Think about how long it takes to try out different hyperparameters or make other adjustments while conducting research...
If you're Google maybe you don't care as much because you can fire off a hundred different jobs at once, but if you're a resource-limited mere mortal, yea, that wait time adds up.
sandeepeecs|7 years ago
Another important aspect is training and incremental training on edge device.
At the time when privacy is becoming very important and you cannot export data from mobile devices etc. Training time on mobile is an important factor
995533|7 years ago
If we are talking days or hours: start parameter search on Friday and return best parameters on Monday.
Do research and iteration on heavily subsampled datasets.
If you are building models for yourself, or for Kaggle, you may care in as much as your laptop gets uncomfortably hot.
darkpuma|7 years ago
Consider for instance an RSS reader that classifies articles to determine whether or not to interrupt the user with a notification. This should be fast to train and update the model on the fly every time the user enters a correction (e.g. 'this article actually isn't interesting', or 'interrupt me with articles like this in the future'.)
995533|7 years ago
If you are deploying on resource-constrainted devices (IE: low-end PC's without GPU), it is not unusual to take a lot of time training a model on a very powerful computer (which nobody cares about), then distilling or transfering the result for test time.
Fomite|7 years ago
995533|7 years ago
digitalzombie|7 years ago
That's a reckless generalization. I care.

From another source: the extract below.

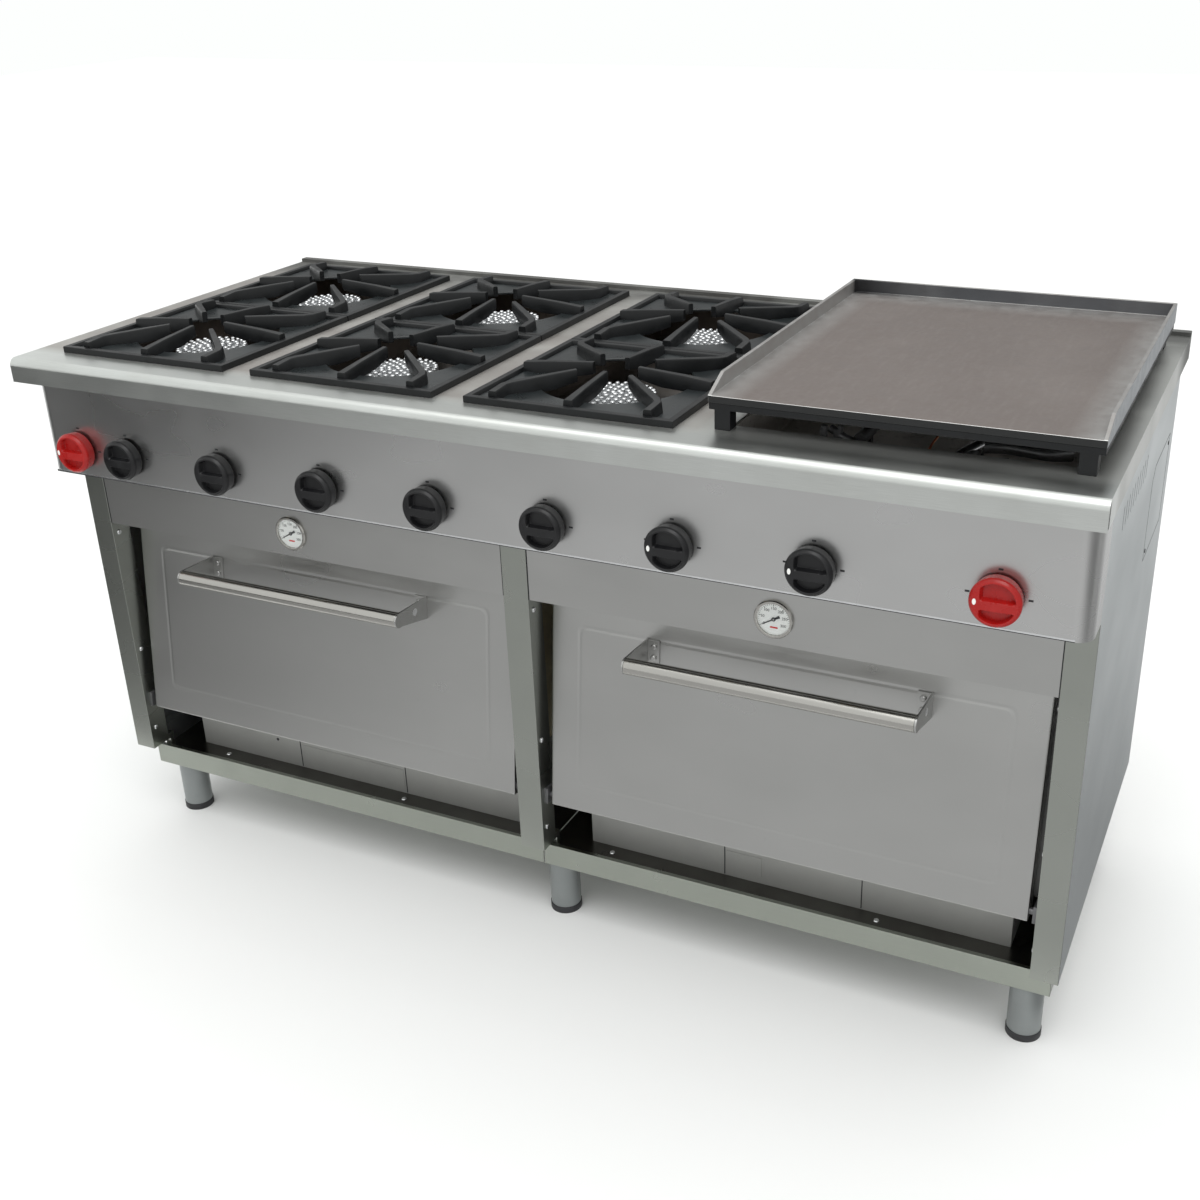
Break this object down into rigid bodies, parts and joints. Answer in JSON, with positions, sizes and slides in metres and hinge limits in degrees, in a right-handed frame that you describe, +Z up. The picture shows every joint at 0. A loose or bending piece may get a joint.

My thesis would take forever if I didn't do any optimization. Also my data is 20 rows with ~6000 predictors.
There are models out there that can take months! I worked on one that took months. We had to tweak it and optimize it to see if we can get it to acceptable training time.
autokad|7 years ago
In kaggle some competitions it takes over 7 hours to train a model, and I can generally think of 10 things a day to try. prediction only takes about a minute.
> "especially with pre-trained models" if the corpus are different, pre-trained models do not help much, if not hurt.